Stated problem: Locate each line holding the string "that" and copy it.

Dataset extract:

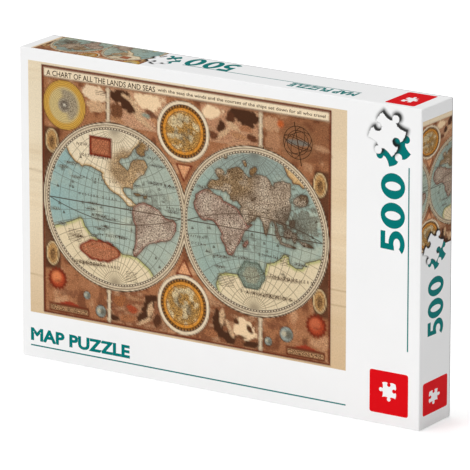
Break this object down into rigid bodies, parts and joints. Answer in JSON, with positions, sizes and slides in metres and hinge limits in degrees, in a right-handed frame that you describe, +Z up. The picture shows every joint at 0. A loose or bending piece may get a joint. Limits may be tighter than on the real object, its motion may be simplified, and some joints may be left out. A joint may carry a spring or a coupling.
{
  "type": "boxed jigsaw puzzle",
  "caption": "Rigid telescoping box standing on its long side, printed with an antique two-hemisphere map, holding a sealed clear bag of loose cut picture-puzzle pieces.",
  "frame": {"origin": "middle of the long side wall that the box stands on, at floor level", "axes": "+X along the picture's width, to the right seen from the front; +Y from the lid's front panel to the tray's back panel; +Z up, along the picture's height"},
  "size_m": [0.335, 0.042, 0.23],
  "materials": {
    "greyboard": "matt recycled greyboard",
    "printed_wrap": "glossy printed art paper",
    "gummed_paper": "brown gummed kraft paper",
    "clear_film": "clear heat-sealed film",
    "puzzle_board": "blue-grey puzzle board with a printed satin face"
  },
  "bodies": {
    "tray": {"tray_board": "greyboard", "tray_wrap": "printed_wrap", "tray_stay_bottom_left": "gummed_paper", "tray_stay_bottom_right": "gummed_paper", "tray_stay_top_left": "gummed_paper", "tray_stay_top_right": "gummed_paper"},
    "lid": {"lid_board": "greyboard", "lid_wrap": "printed_wrap", "lid_stay_bottom_left": "gummed_paper", "lid_stay_bottom_right": "gummed_paper", "lid_stay_top_left": "gummed_paper", "lid_stay_top_right": "gummed_paper"},
    "bag": {"bag_film": "clear_film", "puzzle_row_01": "puzzle_board", "puzzle_row_02": "puzzle_board", "puzzle_row_03": "puzzle_board", "puzzle_row_04": "puzzle_board", "puzzle_row_05": "puzzle_board", "puzzle_row_06": "puzzle_board", "puzzle_row_07": "puzzle_board", "puzzle_row_08": "puzzle_board", "puzzle_row_09": "puzzle_board", "puzzle_row_10": "puzzle_board", "puzzle_row_11": "puzzle_board", "puzzle_row_12": "puzzle_board", "puzzle_row_13": "puzzle_board", "puzzle_row_14": "puzzle_board", "puzzle_row_15": "puzzle_board", "puzzle_row_16": "puzzle_board", "puzzle_row_17": "puzzle_board", "puzzle_row_18": "puzzle_board", "puzzle_row_19": "puzzle_board", "puzzle_row_20": "puzzle_board"}
  },
  "joints": [
    {"name": "lid_lift", "type": "slide", "parent": "tray", "child": "lid", "axis": [0, -1, 0], "range_m": [0, 0.15]},
    {"name": "bag_lift", "type": "slide", "parent": "tray", "child": "bag", "axis": [0, -1, 0], "range_m": [0, 0.075]}
  ],
  "couplings": [
    {"joint": "bag_lift", "follows": "lid_lift", "ratio": 0.5}
  ]
}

Final result:
Break this object down into rigid bodies, parts and joints. Answer in JSON, with positions, sizes and slides in metres and hinge limits in degrees, in a right-handed frame that you describe, +Z up. The picture shows every joint at 0. A loose or bending piece may get a joint. Limits may be tighter than on the real object, its motion may be simplified, and some joints may be left out. A joint may carry a spring or a coupling.
  "frame": {"origin": "middle of the long side wall that the box stands on, at floor level", "axes": "+X along the picture's width, to the right seen from the front; +Y from the lid's front panel to the tray's back panel; +Z up, along the picture's height"},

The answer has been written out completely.